▸ **WHAT THE EXERCISE ASKS**
Copy exactly the lines from the one containing "buildTail();" through the one containing "obj.data.transform(obj.matrix_world)", both included, and nothing else.

▸ **DATA PROVIDED**
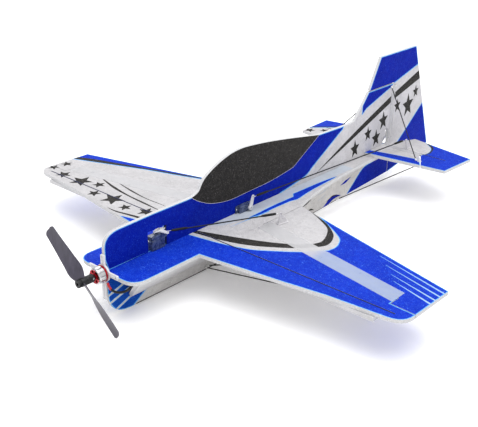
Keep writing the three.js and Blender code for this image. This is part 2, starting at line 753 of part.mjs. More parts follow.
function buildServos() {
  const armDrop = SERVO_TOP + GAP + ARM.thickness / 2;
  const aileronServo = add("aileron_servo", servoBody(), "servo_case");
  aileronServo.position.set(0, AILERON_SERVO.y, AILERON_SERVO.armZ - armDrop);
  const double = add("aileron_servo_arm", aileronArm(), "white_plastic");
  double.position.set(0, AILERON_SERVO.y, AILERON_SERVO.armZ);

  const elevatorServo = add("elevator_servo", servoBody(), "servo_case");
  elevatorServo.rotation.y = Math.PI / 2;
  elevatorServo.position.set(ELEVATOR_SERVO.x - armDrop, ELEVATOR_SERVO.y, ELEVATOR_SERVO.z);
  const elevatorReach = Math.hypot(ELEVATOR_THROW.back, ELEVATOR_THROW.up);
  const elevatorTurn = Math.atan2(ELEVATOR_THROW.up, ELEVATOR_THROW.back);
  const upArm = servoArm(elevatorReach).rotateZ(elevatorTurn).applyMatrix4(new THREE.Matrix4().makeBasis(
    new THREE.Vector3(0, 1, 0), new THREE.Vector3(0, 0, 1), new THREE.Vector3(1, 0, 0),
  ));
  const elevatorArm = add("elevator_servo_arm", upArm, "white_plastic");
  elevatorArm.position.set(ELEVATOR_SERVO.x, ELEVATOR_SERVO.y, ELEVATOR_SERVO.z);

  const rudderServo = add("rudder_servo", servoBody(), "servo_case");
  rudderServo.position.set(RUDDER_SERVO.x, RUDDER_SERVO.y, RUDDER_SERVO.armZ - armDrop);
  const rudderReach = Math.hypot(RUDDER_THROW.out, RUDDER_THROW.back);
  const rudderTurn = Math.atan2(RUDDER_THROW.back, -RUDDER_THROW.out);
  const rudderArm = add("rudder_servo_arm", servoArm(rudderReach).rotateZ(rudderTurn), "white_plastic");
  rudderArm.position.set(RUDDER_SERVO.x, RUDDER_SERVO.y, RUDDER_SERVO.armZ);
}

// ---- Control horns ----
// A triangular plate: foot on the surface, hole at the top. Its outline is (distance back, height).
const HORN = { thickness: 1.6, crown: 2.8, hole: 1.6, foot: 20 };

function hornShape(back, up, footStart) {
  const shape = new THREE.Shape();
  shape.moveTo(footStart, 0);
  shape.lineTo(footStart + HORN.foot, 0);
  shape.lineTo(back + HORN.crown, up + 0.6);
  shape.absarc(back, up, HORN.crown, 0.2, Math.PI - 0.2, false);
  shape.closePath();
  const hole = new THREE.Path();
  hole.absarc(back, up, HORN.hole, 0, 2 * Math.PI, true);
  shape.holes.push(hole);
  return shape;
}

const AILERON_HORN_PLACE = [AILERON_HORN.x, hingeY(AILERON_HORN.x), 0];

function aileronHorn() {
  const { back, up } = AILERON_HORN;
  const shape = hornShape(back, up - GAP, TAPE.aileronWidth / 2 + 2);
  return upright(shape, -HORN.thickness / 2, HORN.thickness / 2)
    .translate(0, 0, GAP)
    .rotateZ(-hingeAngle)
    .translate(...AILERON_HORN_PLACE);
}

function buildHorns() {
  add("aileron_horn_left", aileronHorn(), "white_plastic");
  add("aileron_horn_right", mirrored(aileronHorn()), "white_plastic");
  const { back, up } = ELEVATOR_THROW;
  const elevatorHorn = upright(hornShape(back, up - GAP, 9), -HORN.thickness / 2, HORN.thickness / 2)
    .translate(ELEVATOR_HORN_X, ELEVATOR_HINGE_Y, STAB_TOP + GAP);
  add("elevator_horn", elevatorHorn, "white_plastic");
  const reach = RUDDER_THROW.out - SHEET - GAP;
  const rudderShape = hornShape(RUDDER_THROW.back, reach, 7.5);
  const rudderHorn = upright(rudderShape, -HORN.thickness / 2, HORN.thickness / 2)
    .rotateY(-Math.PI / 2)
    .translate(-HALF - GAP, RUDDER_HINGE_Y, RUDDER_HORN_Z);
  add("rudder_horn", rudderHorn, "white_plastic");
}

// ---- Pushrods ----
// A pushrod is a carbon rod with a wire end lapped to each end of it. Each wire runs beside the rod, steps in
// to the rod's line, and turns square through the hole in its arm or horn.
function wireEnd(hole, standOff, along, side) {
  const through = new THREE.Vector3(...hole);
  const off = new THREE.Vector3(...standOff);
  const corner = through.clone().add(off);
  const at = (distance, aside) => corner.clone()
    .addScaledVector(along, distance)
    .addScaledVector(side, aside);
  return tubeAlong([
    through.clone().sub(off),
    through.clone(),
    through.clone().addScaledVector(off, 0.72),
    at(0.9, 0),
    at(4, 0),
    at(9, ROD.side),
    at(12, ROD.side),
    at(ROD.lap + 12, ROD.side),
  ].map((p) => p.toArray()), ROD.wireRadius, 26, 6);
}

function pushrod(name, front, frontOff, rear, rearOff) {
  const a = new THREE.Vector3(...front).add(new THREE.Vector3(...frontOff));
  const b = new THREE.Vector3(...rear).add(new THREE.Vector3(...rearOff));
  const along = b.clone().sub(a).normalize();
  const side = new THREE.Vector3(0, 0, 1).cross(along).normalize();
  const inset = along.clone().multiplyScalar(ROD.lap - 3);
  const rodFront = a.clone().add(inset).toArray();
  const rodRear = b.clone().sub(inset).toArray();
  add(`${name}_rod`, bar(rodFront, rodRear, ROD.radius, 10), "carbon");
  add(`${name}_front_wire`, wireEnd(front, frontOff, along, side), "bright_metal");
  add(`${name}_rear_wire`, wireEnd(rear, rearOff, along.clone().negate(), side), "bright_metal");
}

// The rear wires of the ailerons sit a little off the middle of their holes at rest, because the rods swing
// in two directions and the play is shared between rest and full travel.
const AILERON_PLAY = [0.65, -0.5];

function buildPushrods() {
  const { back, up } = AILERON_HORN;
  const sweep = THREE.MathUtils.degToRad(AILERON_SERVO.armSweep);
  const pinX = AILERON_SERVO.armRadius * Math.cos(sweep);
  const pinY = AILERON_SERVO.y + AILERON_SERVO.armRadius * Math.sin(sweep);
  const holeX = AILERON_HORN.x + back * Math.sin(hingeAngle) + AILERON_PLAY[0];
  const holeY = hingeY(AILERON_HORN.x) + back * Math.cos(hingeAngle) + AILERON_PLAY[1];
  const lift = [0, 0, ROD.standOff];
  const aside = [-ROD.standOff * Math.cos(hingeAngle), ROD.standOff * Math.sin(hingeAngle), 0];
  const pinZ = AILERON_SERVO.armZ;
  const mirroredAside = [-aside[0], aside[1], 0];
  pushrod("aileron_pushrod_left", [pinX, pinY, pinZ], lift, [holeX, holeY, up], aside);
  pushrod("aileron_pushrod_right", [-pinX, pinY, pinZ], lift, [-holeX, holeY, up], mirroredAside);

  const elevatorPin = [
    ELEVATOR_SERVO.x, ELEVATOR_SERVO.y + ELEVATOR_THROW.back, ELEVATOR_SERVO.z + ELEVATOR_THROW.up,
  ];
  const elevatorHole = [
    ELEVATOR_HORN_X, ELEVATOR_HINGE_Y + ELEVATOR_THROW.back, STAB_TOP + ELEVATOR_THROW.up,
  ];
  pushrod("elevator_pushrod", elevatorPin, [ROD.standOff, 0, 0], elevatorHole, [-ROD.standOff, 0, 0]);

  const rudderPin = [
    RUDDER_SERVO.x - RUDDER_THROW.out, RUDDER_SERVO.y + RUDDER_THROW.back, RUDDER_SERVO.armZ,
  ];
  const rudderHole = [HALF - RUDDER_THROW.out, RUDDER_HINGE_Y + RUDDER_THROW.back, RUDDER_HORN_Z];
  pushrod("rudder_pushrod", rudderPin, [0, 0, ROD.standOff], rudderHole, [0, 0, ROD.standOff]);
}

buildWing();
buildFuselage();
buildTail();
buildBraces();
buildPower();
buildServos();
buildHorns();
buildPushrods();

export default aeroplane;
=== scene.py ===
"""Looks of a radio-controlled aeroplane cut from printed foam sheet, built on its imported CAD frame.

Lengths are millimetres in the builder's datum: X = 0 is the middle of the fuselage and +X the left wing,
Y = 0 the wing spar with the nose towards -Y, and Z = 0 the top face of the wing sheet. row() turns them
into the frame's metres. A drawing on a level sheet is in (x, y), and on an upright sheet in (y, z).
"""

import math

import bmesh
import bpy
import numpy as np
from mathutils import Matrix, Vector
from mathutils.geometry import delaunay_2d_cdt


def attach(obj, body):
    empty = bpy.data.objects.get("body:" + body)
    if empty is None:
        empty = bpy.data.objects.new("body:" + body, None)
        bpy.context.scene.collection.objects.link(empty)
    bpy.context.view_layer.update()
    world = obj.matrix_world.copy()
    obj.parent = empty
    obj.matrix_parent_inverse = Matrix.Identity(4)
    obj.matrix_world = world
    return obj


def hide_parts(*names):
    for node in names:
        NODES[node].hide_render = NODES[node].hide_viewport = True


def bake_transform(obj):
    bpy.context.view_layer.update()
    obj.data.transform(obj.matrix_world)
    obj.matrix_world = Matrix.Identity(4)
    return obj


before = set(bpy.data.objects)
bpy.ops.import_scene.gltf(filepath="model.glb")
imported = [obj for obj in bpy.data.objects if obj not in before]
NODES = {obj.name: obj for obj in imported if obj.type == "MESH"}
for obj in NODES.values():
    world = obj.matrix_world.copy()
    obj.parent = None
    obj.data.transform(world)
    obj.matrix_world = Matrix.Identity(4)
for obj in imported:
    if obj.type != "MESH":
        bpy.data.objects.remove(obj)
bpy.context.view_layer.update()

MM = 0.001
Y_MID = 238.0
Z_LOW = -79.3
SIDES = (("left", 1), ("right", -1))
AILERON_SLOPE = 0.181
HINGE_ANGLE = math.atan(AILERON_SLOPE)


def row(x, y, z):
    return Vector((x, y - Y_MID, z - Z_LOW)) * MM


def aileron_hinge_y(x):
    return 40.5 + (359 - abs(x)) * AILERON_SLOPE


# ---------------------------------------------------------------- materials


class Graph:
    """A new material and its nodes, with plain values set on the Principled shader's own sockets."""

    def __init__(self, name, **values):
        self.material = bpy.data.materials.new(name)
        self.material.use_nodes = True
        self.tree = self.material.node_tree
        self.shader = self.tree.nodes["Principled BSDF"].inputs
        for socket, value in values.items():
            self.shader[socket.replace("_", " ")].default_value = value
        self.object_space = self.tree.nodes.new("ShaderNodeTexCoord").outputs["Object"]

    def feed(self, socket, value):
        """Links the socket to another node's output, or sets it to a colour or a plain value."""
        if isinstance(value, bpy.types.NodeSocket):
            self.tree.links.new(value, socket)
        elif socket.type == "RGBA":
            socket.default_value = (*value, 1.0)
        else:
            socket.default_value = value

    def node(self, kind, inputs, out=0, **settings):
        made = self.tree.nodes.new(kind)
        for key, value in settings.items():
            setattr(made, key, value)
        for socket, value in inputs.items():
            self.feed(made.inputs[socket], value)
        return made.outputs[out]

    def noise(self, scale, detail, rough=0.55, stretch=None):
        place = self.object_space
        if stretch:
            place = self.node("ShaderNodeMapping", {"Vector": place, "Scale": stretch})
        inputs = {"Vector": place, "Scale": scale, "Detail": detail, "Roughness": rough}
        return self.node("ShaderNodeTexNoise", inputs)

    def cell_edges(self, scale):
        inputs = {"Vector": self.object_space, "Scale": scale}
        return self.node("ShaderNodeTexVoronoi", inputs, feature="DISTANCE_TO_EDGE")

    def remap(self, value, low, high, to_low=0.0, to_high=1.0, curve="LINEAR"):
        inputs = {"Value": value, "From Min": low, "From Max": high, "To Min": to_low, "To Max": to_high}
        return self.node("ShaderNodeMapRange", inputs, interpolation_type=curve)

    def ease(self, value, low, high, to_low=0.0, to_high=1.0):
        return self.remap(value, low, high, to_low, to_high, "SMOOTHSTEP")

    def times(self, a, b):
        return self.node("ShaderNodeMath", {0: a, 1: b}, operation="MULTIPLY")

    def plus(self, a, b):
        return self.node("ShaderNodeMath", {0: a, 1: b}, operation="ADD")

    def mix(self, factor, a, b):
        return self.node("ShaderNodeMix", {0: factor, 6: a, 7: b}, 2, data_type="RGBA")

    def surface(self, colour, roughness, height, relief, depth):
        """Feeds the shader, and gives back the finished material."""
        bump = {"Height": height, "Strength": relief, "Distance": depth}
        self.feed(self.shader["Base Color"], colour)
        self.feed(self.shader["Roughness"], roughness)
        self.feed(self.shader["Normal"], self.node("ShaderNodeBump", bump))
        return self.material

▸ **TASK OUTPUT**
buildTail();
buildBraces();
buildPower();
buildServos();
buildHorns();
buildPushrods();

export default aeroplane;
=== scene.py ===
"""Looks of a radio-controlled aeroplane cut from printed foam sheet, built on its imported CAD frame.

Lengths are millimetres in the builder's datum: X = 0 is the middle of the fuselage and +X the left wing,
Y = 0 the wing spar with the nose towards -Y, and Z = 0 the top face of the wing sheet. row() turns them
into the frame's metres. A drawing on a level sheet is in (x, y), and on an upright sheet in (y, z).
"""

import math

import bmesh
import bpy
import numpy as np
from mathutils import Matrix, Vector
from mathutils.geometry import delaunay_2d_cdt


def attach(obj, body):
    empty = bpy.data.objects.get("body:" + body)
    if empty is None:
        empty = bpy.data.objects.new("body:" + body, None)
        bpy.context.scene.collection.objects.link(empty)
    bpy.context.view_layer.update()
    world = obj.matrix_world.copy()
    obj.parent = empty
    obj.matrix_parent_inverse = Matrix.Identity(4)
    obj.matrix_world = world
    return obj


def hide_parts(*names):
    for node in names:
        NODES[node].hide_render = NODES[node].hide_viewport = True


def bake_transform(obj):
    bpy.context.view_layer.update()
    obj.data.transform(obj.matrix_world)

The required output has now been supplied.